CHINA CURRENCY COALITION WASHINGTON, D.C.
FOR IMMEDIATE RELEASE
Contact: Meg Mullery 202-342-8439
China’s Exchange Rate Changes Woefully Inadequate
(Washington, D.C.) (July 21, 2005) – Changes announced today in China’s predatory exchange rate regime are a woefully inadequate first step, according to a coalition of American organizations committed to maintaining a strong U.S. industrial base.
The China Currency Coalition indicated that the revaluation of the yuan as announced by the People’s Bank of China amounts to an appreciation of only 2% compared to estimates by economists that the degree of undervaluation is 40% or more.
“China’s initial actions will not appreciably benefit the global trading system,” stated Doug Bartlett who serves as co-chairman of the coalition. “China’s actions will not substantially reduce the subsidy to its exports, will not reduce the flow of foreign exchange from subsidized investments, nor reduce speculative flows that endanger the Chinese economy and the global financial system,” he explained.
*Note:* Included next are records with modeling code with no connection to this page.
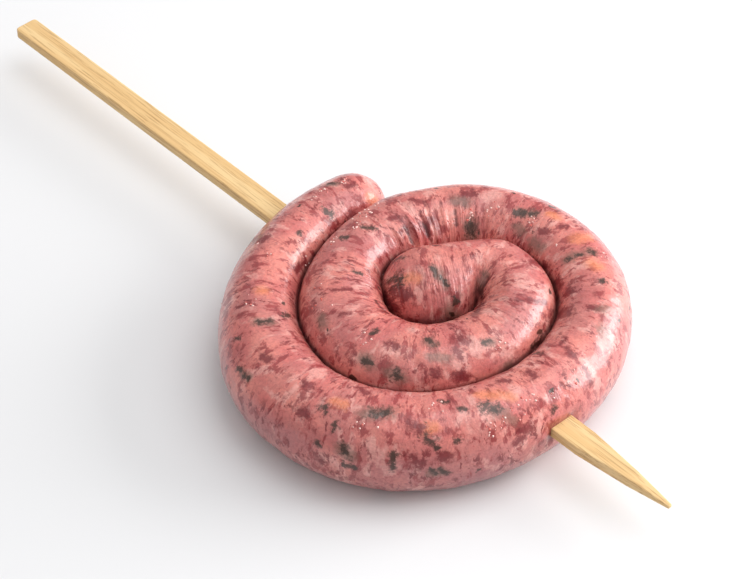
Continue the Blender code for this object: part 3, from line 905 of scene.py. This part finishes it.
def casing_finish():
    """Coarse raw mince with herbs, seen through a thin wet casing, with painted shade in its
    creases and folds, round the skewer and on its lower side.
    """
    n = Nodes("raw_mince_in_casing")
    straight = n.attribute("straight", "Vector")
    across = n.shifted(straight, NO_SHIFT, AROUND_TUBE)
    torn = n.warped(across, *TEAR)
    fray = n.noise(n.warped(straight, *FRAY_WARP), *FRAY)
    torn_edge = n.noise(n.warped(straight, *EDGE_WARP), *TORN_EDGE)
    height = n.add("ShaderNodeSeparateXYZ", {0: straight}).outputs["Z"]

    colour = n.mix(n.layer(straight, *ROSE_LAYER), SALMON, ROSE)
    dull = n.times(n.layer(n.shifted(straight, DULL_SHIFT), *DULL_LAYER), DULL_SHARE)
    # Painted shade: the mauve, also a random dull tone of the meat, is laid on the tube's lower
    # side
    low_side_shade = n.times(n.ramp(height, *LOW_SIDE_SHADE), LOW_SIDE_SHADE_SHARE)
    colour = n.mix(n.math("ADD", dull, low_side_shade, clamp=True), colour, MAUVE)

    fat = n.times(n.layer(n.shifted(torn, FAT_SHIFT), *FAT_LAYER), FAT_SHARE)
    colour = n.mix(n.math("MAXIMUM", fat, n.stroke("fat", fray)), colour, PALE_FAT)
    colour = n.mix(n.times(n.layer(torn, *LEAN_LAYER), LEAN_SHARE), colour, LEAN_RED)
    groups = n.layer(n.shifted(straight, GROUP_SHIFT), *SPECK_GROUPS)
    specks = n.layer(n.shifted(torn, SPECK_SHIFT), *SPECK_LAYER)
    colour = n.mix(n.times(n.times(specks, groups), SPECK_SHARE), colour, MAROON)
    veins = n.noise(n.warped(across, *VESSEL_WARP), *VESSELS)
    from_middle = n.math("ABSOLUTE", n.math("SUBTRACT", veins, NOISE_MIDDLE))
    vessels = n.ramp(from_middle, *VESSEL_WIDTH)
    colour = n.mix(n.times(vessels, VESSEL_SHARE), colour, LEAN_RED)

    colour = n.mix(n.stroke("orange", fray), colour, ORANGE)
    colour = n.mix(n.stroke("lean", torn_edge), colour, MAROON)
    colour = n.mix(n.stroke("grey", fray), colour, GREY_GREEN)
    leaves = n.times(n.cells(n.warped(straight, *LEAF_WARP), *LEAF_CELLS), LEAF_SHARE)
    colour = n.mix(n.math("MAXIMUM", n.stroke("herb", torn_edge), leaves), colour, HERB)
    # Painted shade in deep red: around the skewer's dimples, in the creases between turns and
    # along the folds
    skewer_shade = n.times(n.attribute("skewer_shade"), PIERCED_SHADE)
    painted_shade = n.math("MAXIMUM", skewer_shade, n.times(n.attribute("crease"), CREASE_SHADE))
    painted_shade = n.math("MAXIMUM", painted_shade, n.stroke("fold", torn_edge))
    colour = n.mix(painted_shade, colour, DEEP_RED)
    grain = n.noise(straight, *GRAIN)
    colour = n.mix(n.ramp(grain, *GRAIN_RANGE), colour, GRAIN_TINT, "MULTIPLY")

    n.feed(n.shader.inputs["Base Color"], colour)
    n.set(Roughness=0.42, Subsurface_Weight=0.14, Subsurface_Radius=(1.0, 0.35, 0.25),
          Subsurface_Scale=0.0008, Coat_Weight=0.90, Coat_Roughness=0.235, Specular_IOR_Level=0.25)
    creased = n.math("ADD", n.times(n.attribute("pleated"), PLEATED_BUMP), PLAIN_BUMP)
    creases = n.noise(n.shifted(straight, NO_SHIFT, FINE_CREASE_STRETCH), *FINE_CREASES)
    bumps = n.math("ADD", n.noise(torn, *BITS), n.times(creases, creased))
    normal = n.bump(n.math("ADD", n.times(grain, GRAIN_BUMP), bumps), *CASING_BUMP)
    n.feed(n.shader.inputs["Normal"], normal)
    n.feed(n.shader.inputs["Coat Normal"], normal)
    return n.material


def bead_finish():
    """Tiny wet beads of fat and spice under the casing."""
    n = Nodes("wet_beads")
    colour = n.mix(n.ramp(n.attribute("tone"), *BEAD_TONES), FAT_BEAD, SPICE_BEAD)
    n.feed(n.shader.inputs["Base Color"], colour)
    n.set(Roughness=0.16, Coat_Weight=1.0, Coat_Roughness=0.06)
    return n.material


def bamboo_finish():
    """Split bamboo: pale, with fine fibres along the stick, and darker deep red towards its
    middle, inside the coil.
    """
    n = Nodes("split_bamboo")
    place = n.add("ShaderNodeTexCoord").outputs["Object"]
    bands = n.layer(n.shifted(place, BAND_SHIFT, BAND_STRETCH), *BAND_LAYER)
    colour = n.mix(bands, BAMBOO, BAMBOO_BAND)
    fibres = n.noise(n.shifted(place, NO_SHIFT, FIBRE_STRETCH), *FIBRES)
    colour = n.mix(n.times(n.ramp(fibres, *FIBRE_RANGE), FIBRE_SHARE), colour, BAMBOO_FIBRE)
    pores = n.layer(n.shifted(place, PORE_SHIFT, PORE_STRETCH), *PORE_LAYER)
    colour = n.mix(n.times(pores, PORE_SHARE), colour, BAMBOO_PORE)
    from_middle = n.math("ABSOLUTE", n.add("ShaderNodeSeparateXYZ", {0: place}).outputs["X"])
    colour = n.mix(n.ramp(from_middle, *MIDDLE_DARKENING), colour, DEEP_RED)
    n.feed(n.shader.inputs["Base Color"], colour)
    n.set(Roughness=0.65, Specular_IOR_Level=0.3)
    n.feed(n.shader.inputs["Normal"], n.bump(fibres, *BAMBOO_BUMP))
    return n.material


def floor_and_light():
    bpy.ops.mesh.primitive_plane_add(size=FLOOR_SIZE, location=(0.0, 0.0, FLOOR_LEVEL))
    floor = bpy.context.object
    floor.name = "table_top"
    n = Nodes("pale_table")
    n.set(Base_Color=PALE_TABLE, Roughness=0.7, Specular_IOR_Level=0.2)
    floor.data.materials.append(n.material)
    world = bpy.data.worlds.new("studio")
    world.use_nodes = True
    sky = world.node_tree.nodes
    direction = sky.new("ShaderNodeTexCoord")
    parts = sky.new("ShaderNodeSeparateXYZ")
    rise = sky.new("ShaderNodeMapRange")
    rise.inputs["To Min"].default_value = SKY_AT_SIDES
    rise.inputs["To Max"].default_value = SKY_ABOVE
    links = world.node_tree.links
    links.new(direction.outputs["Generated"], parts.inputs[0])
    links.new(parts.outputs["Z"], rise.inputs["Value"])
    links.new(rise.outputs[0], sky["Background"].inputs["Strength"])
    sky["Background"].inputs["Color"].default_value = (1.0, 1.0, 1.0, 1.0)
    bpy.context.scene.world = world
    for name, (place, size, power) in LAMPS.items():
        lamp(name, place, size, power)
    bpy.context.scene.view_settings.view_transform = "Standard"


def lamp(name, place, size, power):
    data = bpy.data.lights.new(name, "AREA")
    data.shape = "RECTANGLE"
    data.size, data.size_y = size
    data.energy = power
    light = bpy.data.objects.new(name, data)
    light.location = place
    aim = LAMP_AIM - light.location
    light.rotation_euler = aim.to_track_quat("-Z", "Y").to_euler()
    bpy.context.scene.collection.objects.link(light)


def set_camera():
    data = bpy.data.cameras.new("view")
    data.lens = CAMERA_LENS
    data.sensor_width = CAMERA_SENSOR
    camera = bpy.data.objects.new("view", data)
    camera.matrix_world = Matrix.Translation(CAMERA_PLACE) @ camera_turn().to_4x4()
    bpy.context.scene.collection.objects.link(camera)
    bpy.context.scene.camera = camera


def main():
    draw = random.Random(SEED)
    tube = Tube(Route())
    shape_casing(tube)
    # the fold strokes are painted shade along the folds
    for name, strokes in (("herb", HERBS), ("grey", GREY_PATCHES), ("lean", LEAN_PATCHES),
                          ("orange", ORANGE_PATCHES), ("fat", FAT_PATCHES), ("fold", FOLD_SHADE_STROKES)):
        paint_strokes(tube, name, strokes, HIDDEN_STROKES[name], draw)
    tube.mesh.shade_smooth()
    skin = add_piece("sausage_skin", tube.mesh)
    skin.data.materials.append(casing_finish())
    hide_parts("sausage")
    beads = build_beads(tube, draw)
    beads.data.materials.append(bead_finish())
    for piece in (skin, beads):
        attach(piece, "root")
    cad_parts["skewer"].data.materials[0] = bamboo_finish()
    floor_and_light()
    set_camera()


main()
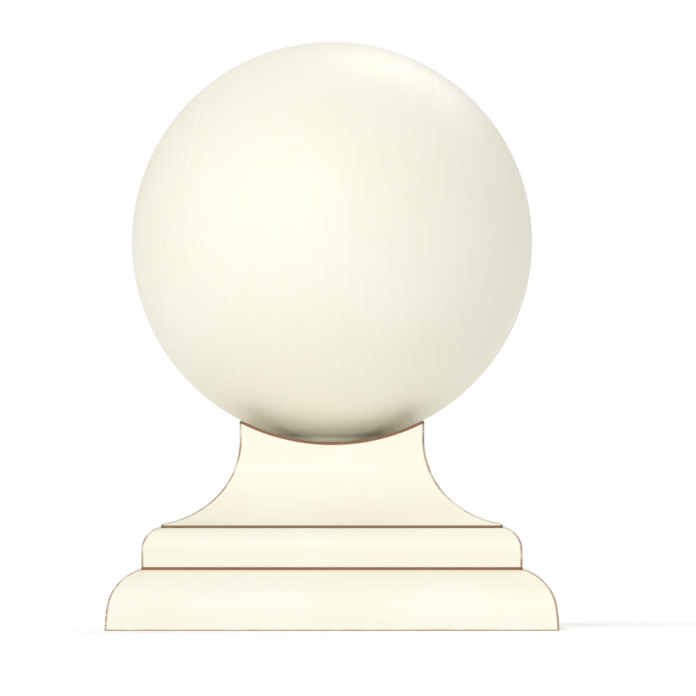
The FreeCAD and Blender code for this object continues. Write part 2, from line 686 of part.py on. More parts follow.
def ball_boards():
    """Three boards glued face to face and turned to a ball, the middle one with the collar and the tenon.

    Their own origin is the ball's centre.
    """
    side_thickness = "(Dims.ball_diameter - Dims.ball_board_thickness) / 2"
    sub_part(ball_slice("ball_front_board", "-Dims.ball_diameter / 2", side_thickness), BALL_CENTRE)
    sub_part(ball_slice("ball_back_board", "Dims.ball_board_thickness / 2", side_thickness), BALL_CENTRE)

    joined = doc.addObject("Part::MultiFuse", "ball_core_joined")
    joined.Shapes = [
        ball_slice("ball_core_slice", "-Dims.ball_board_thickness / 2", "Dims.ball_board_thickness"),
        part_cylinder("ball_core_collar", "Dims.collar_diameter / 2", "Dims.collar_diameter / 2",
                      "-Dims.ball_diameter / 2"),
        part_cylinder("ball_core_tenon", "Dims.tenon_diameter / 2", "Dims.tenon_length + Dims.tenon_diameter",
                      "-Dims.ball_diameter / 2 - Dims.seal_thickness - Dims.tenon_length"),
    ]
    core = sub_part(doc.addObject("Part::Cut", "ball_core_board"), BALL_CENTRE)
    core.Base = joined
    core.Tool = part_cylinder("ball_core_bore", "Dims.bolt_diameter / 2", "Dims.bolt_length",
                              f"{BOLT_FOOT} - ({BALL_CENTRE})")


# ---------------------------------------------------------------- hanger bolt, washer and nut

def thread_section(radius, root, pitch, low, high):
    """Points (radius, height) up a V thread from low to high."""
    turns = int((high - low) / pitch)
    points = []
    for i in range(turns):
        base = low + i * pitch
        points += [(radius, base), (radius, base + pitch * 0.125), (root, base + pitch * 0.5),
                   (radius, base + pitch * 0.875)]
    return points + [(radius, low + turns * pitch)]


def turned(points):
    """A solid of revolution about Z from (radius, height) points that start and end on the axis."""
    wire = Part.makePolygon([V(r, 0, z) for r, z in points] + [V(points[0][0], 0, points[0][1])])
    return Part.Face(wire).revolve(V(0, 0, 0), Z_AXIS, 360)


def feature(name, shape, level):
    """A sub-part whose shape is computed here from the sheet."""
    item = doc.addObject("Part::Feature", name)
    item.Shape = shape
    return sub_part(item, level)


def hanger_bolt():
    """Machine thread below, plain shank, and a coarse wood thread above, all inside the bolt's diameter."""
    radius, pitch, length = dim("bolt_diameter") / 2, dim("bolt_pitch"), dim("bolt_length")
    chamfer, point_length = 0.8, 8.0
    points = [(0, 0), (radius - chamfer, 0)]
    points += thread_section(radius, radius - 0.61 * pitch, pitch, chamfer, dim("bolt_thread_length"))
    points += thread_section(
        radius, radius - 1.1, dim("bolt_wood_pitch"), length / 2, length - point_length
    )
    points += [(1.0, length - 0.5), (0, length)]
    feature("hanger_bolt", turned(points), BOLT_FOOT)


def bolt_washer():
    """The plain washer under the nut."""
    washer = sub_part(doc.addObject("Part::Cut", "bolt_washer"), WASHER)
    washer.Base = part_cylinder("bolt_washer_disc", "Dims.washer_diameter / 2", "Dims.washer_thickness", "0")
    washer.Tool = part_cylinder("bolt_washer_eye", "Dims.washer_hole / 2", "Dims.washer_thickness", "0")


def lock_nut():
    """A lock nut, collar downwards, with its nylon ring. Its own zero level is where collar meets hexagon."""
    flats, height = dim("nut_across_flats"), dim("nut_height")
    corner, lip = flats / math.sqrt(3), dim("nut_lip")
    collar, collar_height = dim("nut_collar_diameter") / 2, dim("nut_collar_height")
    bore, ring = dim("bolt_diameter") / 2, dim("nut_ring_diameter") / 2
    angles = [math.radians(60 * i) for i in range(7)]
    hexagon = Part.makePolygon([V(corner * math.cos(a), corner * math.sin(a), 0) for a in angles])
    ease = (corner - flats / 2) * 0.6
    body = Part.Face(hexagon).extrude(V(0, 0, height)).common(turned([
        (0, 0), (flats / 2, 0), (corner, ease), (corner, height - ease), (flats / 2, height), (0, height),
    ]))
    body = body.fuse(Part.makeCylinder(collar, collar_height, V(0, 0, -collar_height)))
    body = body.cut(Part.makeCylinder(bore, height + 2 * collar_height, V(0, 0, -collar_height)))
    body = body.cut(Part.makeCylinder(ring, collar_height - lip, V(0, 0, lip - collar_height)))
    body = body.cut(Part.makeCylinder(ring - lip, lip, V(0, 0, -collar_height)))
    feature("lock_nut", body.removeSplitter(), NUT)
    nylon = Part.makeCylinder(ring, collar_height - lip).cut(Part.makeCylinder(bore, collar_height))
    feature("lock_nut_nylon_ring", nylon, NYLON_RING)


# ---------------------------------------------------------------- wood screws

def wood_screw(diameter, length):
    """A countersunk screw pointing up from its head, with a cross recess and a coarse thread."""
    radius, head, rim = diameter / 2, diameter / 2 * dim("head_ratio"), dim("head_rim")
    pitch, tip, plain_end = diameter * 0.45, diameter * 0.9, length * 0.4
    points = [(0, 0), (head, 0), (head, rim), (radius, rim + head - radius), (radius, plain_end)]
    points += thread_section(radius, radius * 0.68, pitch, plain_end + pitch, length - tip)
    points += [(0, length)]
    screw = turned(points)
    arm_width, reach, depth = diameter * 0.17, diameter * 0.62, diameter * 0.55
    for turn in (0, 90):
        arm = Part.makeBox(2 * reach, arm_width, depth, V(-reach, -arm_width / 2, 0))
        arm = arm.common(Part.makeCone(reach, arm_width, depth))
        arm.rotate(V(0, 0, 0), Z_AXIS, turn)
        screw = screw.cut(arm)
    return screw


def screw_group(name, diameter, length, places, turns, level):
    """Equal screws as one compound of separate solids, each turned as it happened to stop."""
    screws = []
    for (x, y), turn in zip(places, turns):
        screw = wood_screw(diameter, length)
        screw.rotate(V(0, 0, 0), Z_AXIS, turn)
        screw.translate(V(x, y, 0))
        screws.append(screw)
    feature(name, Part.makeCompound(screws), level + " + Dims.head_recess")


def all_screws():
    """Four screws from the plinth up into the neck, and eight from the rails up into the plinth."""
    half = dim("neck_screw_spacing") / 2
    corners = [(half, half), (-half, half), (-half, -half), (half, -half)]
    screw_group("neck_screws", dim("neck_screw_diameter"), dim("neck_screw_length"), corners,
                [18, 71, 40, 5], TONGUE)
    line, spread = dim("skirt_screw_line"), dim("skirt_screw_spacing") / 2
    places = []
    for y in (spread, -spread):
        places += [(line, y), (-y, line), (-line, -y), (y, -line)]
    screw_group("skirt_screws", dim("skirt_screw_diameter"), dim("skirt_screw_length"), places,
                [12, 55, 33, 80, 64, 27, 8, 49], "0")


# ---------------------------------------------------------------- build, check and write

def build():
    """Makes every sub-part."""
    for name, turn, fixing in (
        ("skirt_right_rail", 0, True),
        ("skirt_back_rail", 90, False),
        ("skirt_left_rail", 180, True),
        ("skirt_front_rail", 270, False),
    ):
        skirt_rail(name, turn, fixing)
    mitre_nails()
    plinth_board()
    neck_block()
    flat_seals()
    saddle_edging()
    ball_boards()
    hanger_bolt()
    bolt_washer()
    lock_nut()
    all_screws()
    doc.recompute()


def check():
    """Stops on any failed feature or unusable shape."""
    for item in doc.Objects:
        if "Invalid" in item.State or "Error" in item.State:
            raise RuntimeError(f"{item.Name} failed: {item.State}")
    for item in sub_parts:
        if item.Shape.isNull() or not item.Shape.isValid() or not item.Shape.Solids:
            raise RuntimeError(f"{item.Label} has no valid solid")


def write():
    """Writes one STEP file for each sub-part."""
    os.makedirs("parts", exist_ok=True)
    for item in sub_parts:
        item.Shape.exportStep(f"parts/{item.Label}.step")
        box = item.Shape.BoundBox
        print(f"{item.Label:22s} solids {len(item.Shape.Solids):2d}  volume {item.Shape.Volume:11.1f}"
              f"  z {box.ZMin:7.2f} to {box.ZMax:7.2f}  x {box.XMin:7.2f} to {box.XMax:7.2f}")


build()
check()
write()
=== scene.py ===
"""Looks of a cream-painted, ball-topped timber cap for a square fence post.

Timber pieces and rubber seals are built here as closed meshes with eased arrises, in the place of their CAD
nodes. The bolt and the screws are cleaned copies of their CAD meshes, and the other small parts keep theirs.
Lengths are in metres. Sizes that the frame doesn't give are named below in millimetres.
"""
import functools
import json
import math

import bmesh
import bpy
from mathutils import Matrix, Vector

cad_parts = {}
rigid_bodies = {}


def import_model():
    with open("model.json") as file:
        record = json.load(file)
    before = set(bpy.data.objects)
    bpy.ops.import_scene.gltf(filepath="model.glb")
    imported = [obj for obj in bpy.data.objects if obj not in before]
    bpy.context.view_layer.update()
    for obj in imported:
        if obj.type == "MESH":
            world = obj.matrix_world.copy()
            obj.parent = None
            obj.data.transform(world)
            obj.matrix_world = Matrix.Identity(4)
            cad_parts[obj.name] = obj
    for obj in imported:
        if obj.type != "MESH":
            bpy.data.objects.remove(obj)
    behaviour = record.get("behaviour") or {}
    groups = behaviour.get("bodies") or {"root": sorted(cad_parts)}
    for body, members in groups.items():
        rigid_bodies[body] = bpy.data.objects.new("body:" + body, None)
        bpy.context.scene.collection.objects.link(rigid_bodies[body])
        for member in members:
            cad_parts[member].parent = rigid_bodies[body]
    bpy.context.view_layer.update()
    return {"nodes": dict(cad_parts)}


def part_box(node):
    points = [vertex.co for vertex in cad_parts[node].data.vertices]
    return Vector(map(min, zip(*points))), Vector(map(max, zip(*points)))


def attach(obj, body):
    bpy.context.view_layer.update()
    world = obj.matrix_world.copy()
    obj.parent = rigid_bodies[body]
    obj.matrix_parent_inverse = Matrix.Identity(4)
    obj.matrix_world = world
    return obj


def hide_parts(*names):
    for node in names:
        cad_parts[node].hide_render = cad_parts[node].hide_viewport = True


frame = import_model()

MM = 0.001
SIDES = 4
QUARTER_TURNS = [Matrix.Rotation(math.radians(90 * side), 4, "Z") for side in range(SIDES)]

# ------------------------------------------------------------------ sizes, from the frame where it has them

RAIL_LOW, RAIL_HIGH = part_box("skirt_right_rail")
INSIDE, BASE_HALF, RAIL_TOP = RAIL_LOW.x, RAIL_HIGH.x, RAIL_HIGH.z
PLINTH_LOW, PLINTH_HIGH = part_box("plinth_board")
NECK_LOW, NECK_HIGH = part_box("neck_block")
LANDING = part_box("seat_seal")[0].z
PLINTH_SEAL_LOW, PLINTH_SEAL_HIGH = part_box("plinth_seal")
NECK_SEAL_LOW, NECK_SEAL_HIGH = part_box("neck_seal")
BALL_LOW, BALL_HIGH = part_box("ball_core_board")
BOLT_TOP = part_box("hanger_bolt")[1].z
POCKET_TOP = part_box("bolt_washer")[1].z
NECK_TOP_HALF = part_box("saddle_edging")[1].x

BALL_RADIUS = 66.5 * MM
BALL_CENTRE = BALL_HIGH.z - BALL_RADIUS
BOARD_HALF = 22.5 * MM
SEAL = 0.8 * MM
EDGING_WIDTH = 2.4 * MM
SEAL_EDGE_BACK, SEAL_FACE_BACK, SEAL_BULGE = 0.15 * MM, 0.1 * MM, 0.12 * MM
UPRIGHT_CORNER, PLINTH_CORNER, INNER_CORNER = 0.9 * MM, 1.0 * MM, 0.5 * MM
ARRIS, SMALL_ARRIS, FINE_ARRIS, MITRE_EASE = 0.5 * MM, 0.3 * MM, 0.2 * MM, 0.14 * MM
PLINTH_ARRIS, NECK_ARRIS, NOSE_ARRIS, TENON_CHAMFER = 0.35 * MM, 0.25 * MM, 0.12 * MM, 0.5 * MM
COLLAR_FILLET = 1.2 * MM
COLLAR_RADIUS = 16.0 * MM
LANDING_RADIUS = 16.2 * MM
TENON_RADIUS = 12.0 * MM
BOLT_HOLE = 4.5 * MM
BOLT_BORE = 4.0 * MM
NUT_POCKET = 9.7 * MM

OVOLO_LOWER, OVOLO_UPPER, OVOLO_START = 43.0 * MM, 14.6 * MM, 0.5 * MM
GROOVE_OUTER, GROOVE_INNER, GROOVE_DEPTH = BASE_HALF - 4.0 * MM, BASE_HALF - 7.0 * MM, 2.5 * MM
SHOULDER_HEIGHT, SHOULDER_RADIUS = 7.1 * MM, 7.3 * MM
TONGUE_HALF, TONGUE_TOP = INSIDE - 0.2 * MM, RAIL_TOP + SEAL
SWEEP_START, SWEEP_UPPER, SWEEP_FOOT, SWEEP_EDGE = 28.4 * MM, 27.0 * MM, 34.0 * MM, 0.3 * MM
SWEEP_TRIM = 3.0 * MM

SKIRT_SCREW_LINE, SKIRT_SCREW_SPREAD, SKIRT_SCREW_RADIUS = 57.0 * MM, 40.0 * MM, 1.75 * MM
NECK_SCREW_SPREAD, NECK_SCREW_RADIUS = 25.0 * MM, 2.0 * MM
SCREW_MARGIN = 0.45 * MM
FIXING_SPREAD, FIXING_HEIGHT, FIXING_RADIUS, FIXING_HEAD = 20.0 * MM, 9.0 * MM, 2.5 * MM, 6.0 * MM
PAINT_LAP, PAINT_NEAR = 0.35 * MM, 1.0 * MM
NAIL_APEX, NAIL_WING, NAIL_HALF, NAIL_TOP = 56.5 * MM, 6.0 * MM, 0.3 * MM, 12.3 * MM
OVERRUN, HAIR, WELD = 1.0 * MM, 0.05 * MM, 0.001 * MM
SMOOTH_BELOW = math.radians(32)
DRILL_SIDES, RAIL_STEPS, BALL_SIDES, BALL_STEPS, BALL_POLE = 40, 58, 224, 118, 89.6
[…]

AFL-CIO official and coalition co-chairman Richard Trumka stated that China’s exchange rate measures are minimal and will do nothing to help reverse the continuing erosion of U.S. manufacturing jobs that are caused by China’s undervalued currency. “U.S. workers, even though the most productive in the world, cannot compete against the 40% subsidies that China provides its exporters,” he said.
Doug Bartlett is Chairman of Bartlett Manufacturing Company, Inc., in Cary, Illinois. In addition to the China Currency Coalition, Bartlett Manufacturing is a member of the United States Business Industry Council (USBIC). Bartlett also serves as President of the United States Printed Circuit Alliance (USPCA).
AFL-CIO Secretary-Treasurer Richard Trumka heads the labor federation’s
Industrial Union Council and is the youngest secretary-treasurer in AFL-CIO
history. The AFL-CIO represents 57 national and international labor unions
comprising 13 million working women and men from every walk of life
The China Currency Coalition believes that the persistent undervaluation of the yuan is a burden on the economies of the United States, China, and the entire world. China’s undervalued currency taxes U.S. exports to China and subsidizes imports from China. The Coalition urges China to proceed without delay to eliminate the undervaluation of its currency.
David A. Hartquist, an international trade attorney with the Washington, D.C., law firm Collier Shannon Scott, PLLC, serves as counsel to the Coalition.